What has followed for Ferrari has been a fairly awful campaign performance-wise. Save for two Leclerc podiums in Austria and Great Britain, there's been little for Ferrari to get excited about.

It came into the season having unceremoniously binned Sebastian Vettel -- the four-time world champion was told via a phone call with Binotto that he would not stay at the team into 2021.

On announcing his replacement, Carlos Sainz, Binotto gave a telling quote: "We've embarked on a new cycle with the aim of getting back to the top in Formula One. It will be a long journey, not without its difficulties, especially given the current financial and regulatory situation, which is undergoing a sudden change and will require this challenge to be tackled in a different way to the recent past."

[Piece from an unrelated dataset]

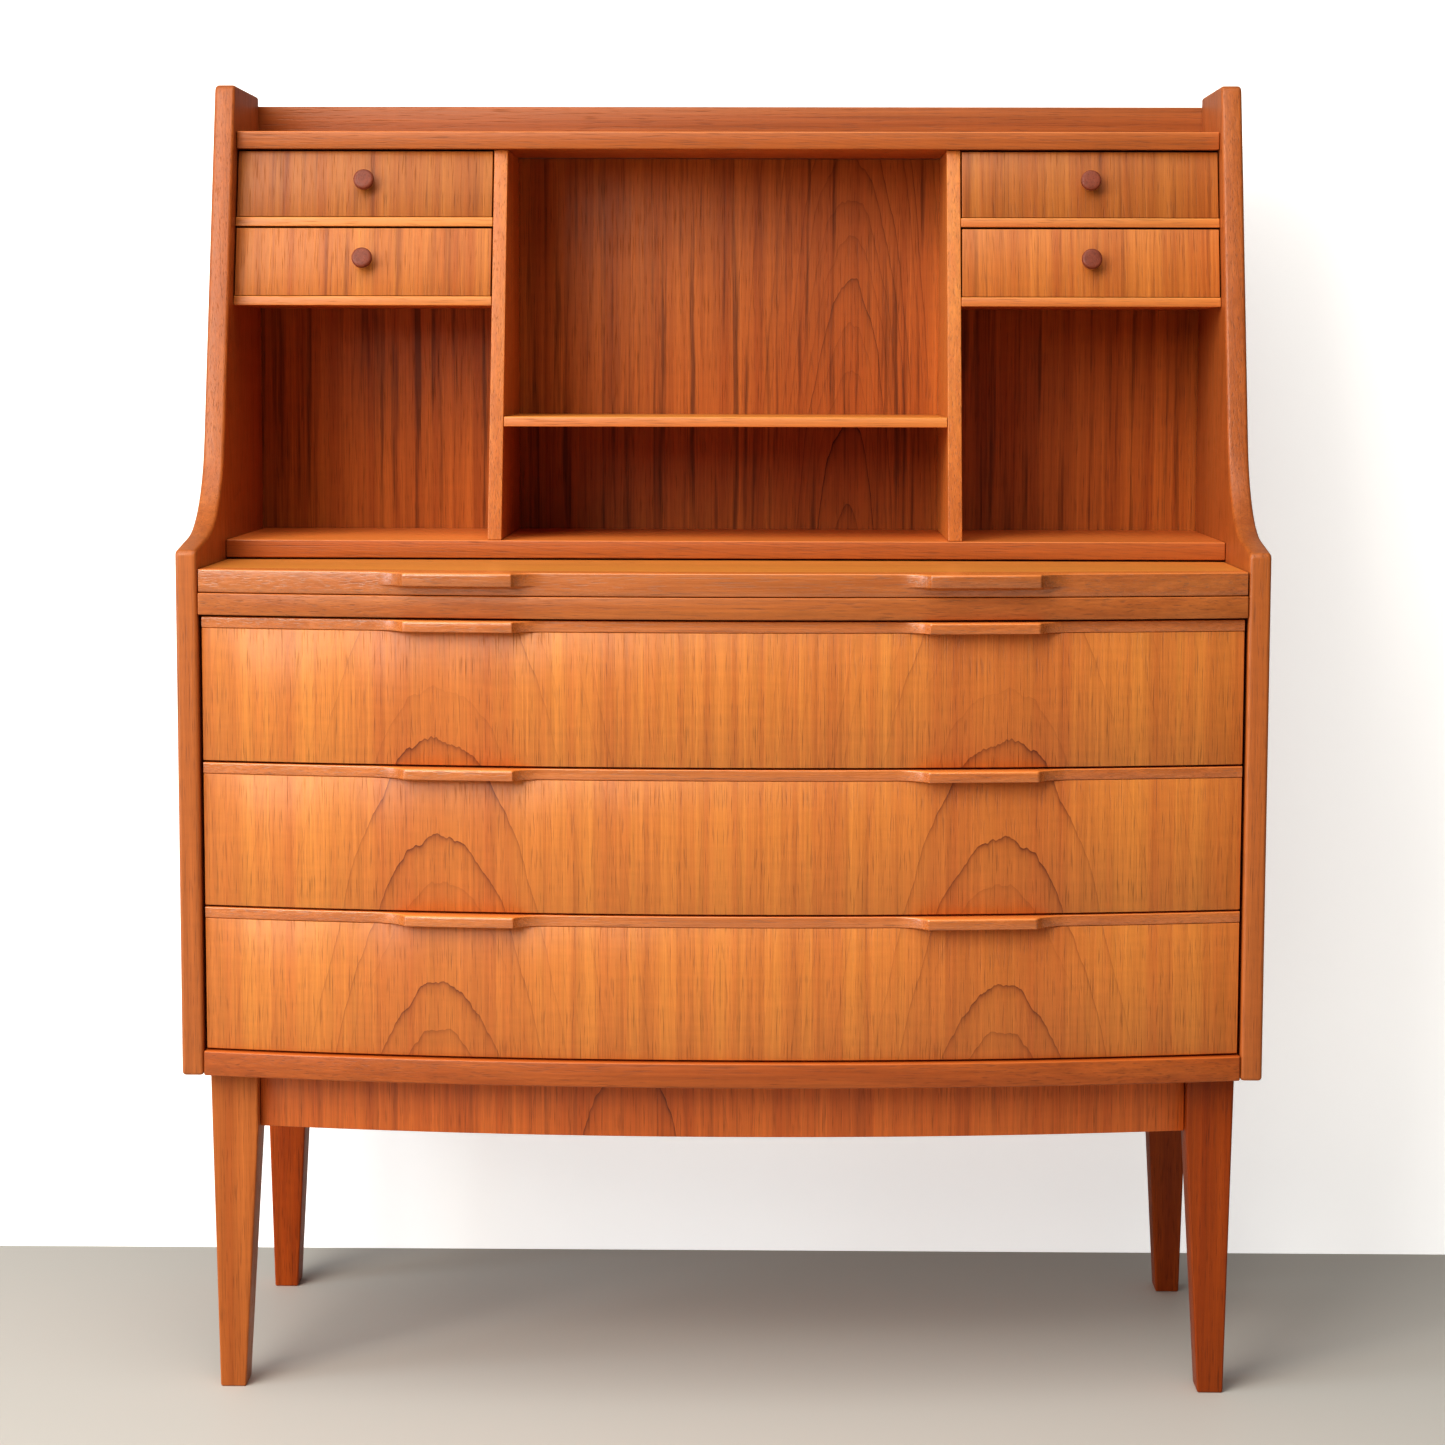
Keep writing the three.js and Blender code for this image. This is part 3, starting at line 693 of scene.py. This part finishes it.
# %% Drawer fronts and strips
LARGE_DRAWERS = ("lower_drawer", "middle_drawer", "upper_drawer")
FRONT_EDGE = 0.0007
flitch = wood("teak_matched_fronts", "front", grain="z", face="y", centre=0.257, slope=0.17,
              heart=0.061, ring=0.0076, lines=0.85, streaks=0.8, pores=0.3, ripple=0.035,
              mirror=True, depth=0.0)
for name in LARGE_DRAWERS:
    softened(name + "_front", flitch, "teak_front", FRONT_EDGE, 2)
    low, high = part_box(name + "_handle_strip")
    # the strip's top and upper edges get painted top light
    solid = wood(f"teak_{name}_strip", "rail", grain="x", face="y", lines=0.4, streaks=0.7,
                 gloss=0.9, rough=0.27, shade=1.04, painted_top_light=0.75)
    strip = grow(name + "_strip_shaped", strip_tree, {
        "Half Width": high.x, "Bow Radius": bow_radius, "Bow Centre": bow_centre,
        "Inset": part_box(name + "_front")[0].y - bow_y(0), "Depth": 0.018,
        "Bottom": low.z, "Top": high.z, "Crown": 0.0012, "Grip Crown": 0.0014, "Sole": 0.0008,
        "Grip Centre": GRIP_CENTRE, "Grip Length": GRIP_LENGTH, "Grip Reach": GRIP_REACH,
        "Ramp Length": RAMP_LENGTH, "Ramp Sharpness": RAMP_SHARPNESS, "Material": solid})
    strip.data.shade_smooth()
    strip.data.set_sharp_from_angle(angle=math.radians(50))
    place_piece(strip, body_of[name + "_front"], solid, "teak_front", name + "_handle_strip")
print("three matched fronts with their strips")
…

It would not be until racing actually started that it became clear Binotto wasn't being humble for the sake of it. Ferrari has been nowhere near the front on pure performance and has often had to rely on Leclerc's heroics to drag the car into positions it would not otherwise have been in. It seemed whatever had been in that confidential agreement had left Ferrari significantly down on power compared with 2019.

Vettel finishing seventh in Spain was cause for celebration, showing just how far he and Ferrari have fallen this year. Beneath the surface, it's clear there is discord, with Vettel's frustrated radio messages in Hungary and Spain hinting at a frustration with the team's strategy and pit-wall operations.

Even Leclerc, the man Ferrari has pinned its future hopes and dreams to, has seemed baffled and at a loss to explain the car's lack of pace at some events this year. Whatever your thoughts are on Ferrari, it is difficult to stomach such an iconic team looking as if it is simply there to make up the numbers.

Acceptance

Almost as remarkable as Ferrari's fall from grace is how quickly most have adjusted to it and accepted it as the new normal in the pecking order. The Belgian Grand Prix showed Ferrari is down on engine power and has an inefficient aerodynamic package, two things that will be difficult to simply erase in the year and a half remaining until the rule change in 2022.

It also seems most of its rivals have accepted the idea that Ferrari was bending the rules last year, even if that verdict was not in the confidential agreement.

Red Bull's Christian Horner said the saga left a bitter taste, given that Ferrari used that contentious engine to beat Red Bull to second in the championship, a difference in position that cost Red Bull $10 million in prize money. Add in that Ferrari's annual bonus, collected every year just for showing up, was a reported $73 million in 2019, and it's not difficult to understand why rivals would be so frustrated at the Italian team appearing to get preferential treatment from the sport's governing body.

Horner said: "Obviously you can draw your own conclusions from Ferrari's current performance, but, yeah, there are races that we should have won last year, arguably, if they had run with an engine that seems to be quite different to what performance that they had last year."

Toto Wolff, who has remained fairly indignant about the whole affair, took a thinly veiled swipe at Binotto ahead of the Belgian Grand Prix.

"It's wrong to say 'Ferrari's priorities' because that drags Ferrari and everybody at Ferrari into this," he said. "It's maybe the decisions that have been made within the team from certain members of the team."